Monday, July 25, 2005

Finding Lloyd

Have a huge pile of notebooks, the accumulated junk of years of scribbling. I'm slowly ploughing through them, rereading, indexing the entries. There are whole captured moments. I walk in my own shoes at that point in the past. There are patterns which repeat themselves without my realising. I must think about them more. And there's so much I had forgotten and it's good to be reminded about.

Had completely forgotten this encounter:
23/6/97

Met a writer. Was asked to judge a choral speaking contest at Bukit Bintang Girl's School. Chief judge was Lloyd Fernando ("Scorpion Orchid"). He gave me a lift home in his old Volvo. I remembered reading in in Abu's Law association report that he had become a lawyer. But he says he wants to make more time now to get back to writing.

Now this is the bit I find most interesting looking back:

He told me that he was sad that no writer seemed to be chronicalling the changes in Malaysian society, addressing issues. There needs to be a Malaysian Dickens, a Malaysian Vikram Seth.

My thoughts: 1) he was (still is) totally right 2) we're still waiting.

8 comments:

Anonymous said...

I know what you mean by patterns that emerge, which was what I noticed when I found myself re-reading my own entries in my offline journals; it feels depressingly like walking in ever smaller circles ;)

Chet said...

Could it be because we're a multicultural society?
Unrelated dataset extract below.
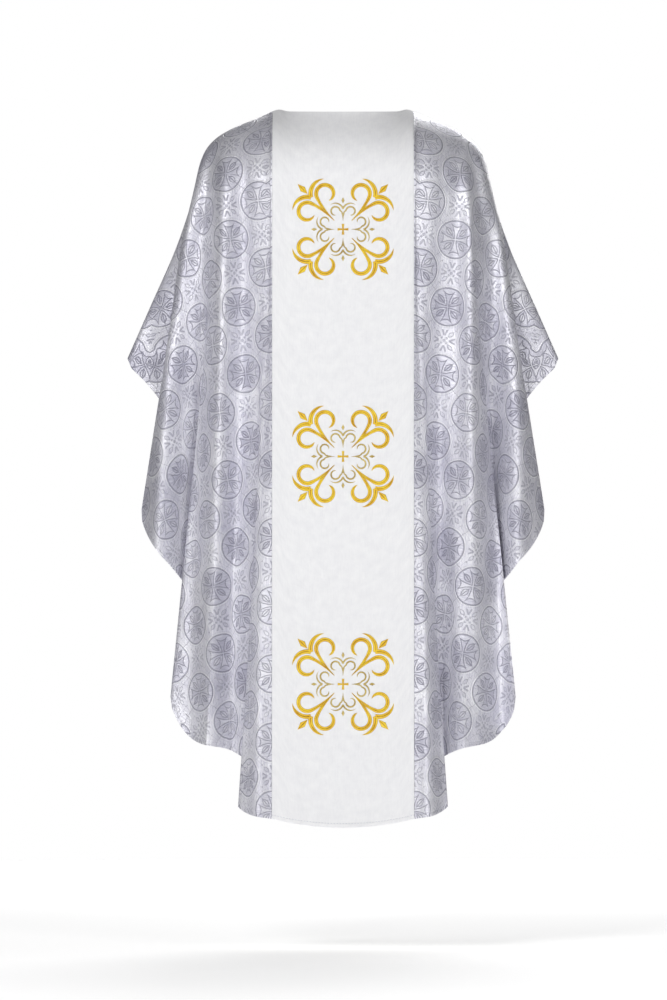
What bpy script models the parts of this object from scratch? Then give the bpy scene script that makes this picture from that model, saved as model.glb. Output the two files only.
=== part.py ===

I think there's good work done in each group (Malay, Chinese, Indian) - and not only in writing, either (but other forms such as film, music, dance, etc.) - but the problem seems to be in bringing all the groups together.

Kak Teh said...

Sad isnt it? Yes, about time we have a Malaysian Dickens.
btw, sharon u are brave to be ploughing thru those scribblings. I cant bear to look at them now without suffering pangs of guilt - smany things that I jotted down that I wanted to follow up..one of them is the interviews with those who went to Kirky - their memories, experience etc.

Kak Teh said...

...i mean Kirkby.

Chet said...

kak teh - it's not too late to do those interviews, is it?

Kak Teh said...

chet, (tumpang lalu, sharon) i know its not too late - but to decipher those scriblings..alamak! But will find one fine day, without a care in the world, without an explosion or the wailing siren within my ear shot..then I will sit down and do it!

Anonymous said...

Well Dickens lived in another time. I'm not sure there even will be another British "Dickens", let alone a Malaysian one.

Chet said...

Perhaps Lat is the closest so far to a Malaysian Dickens? Even tho he used another medium - pictures and not words.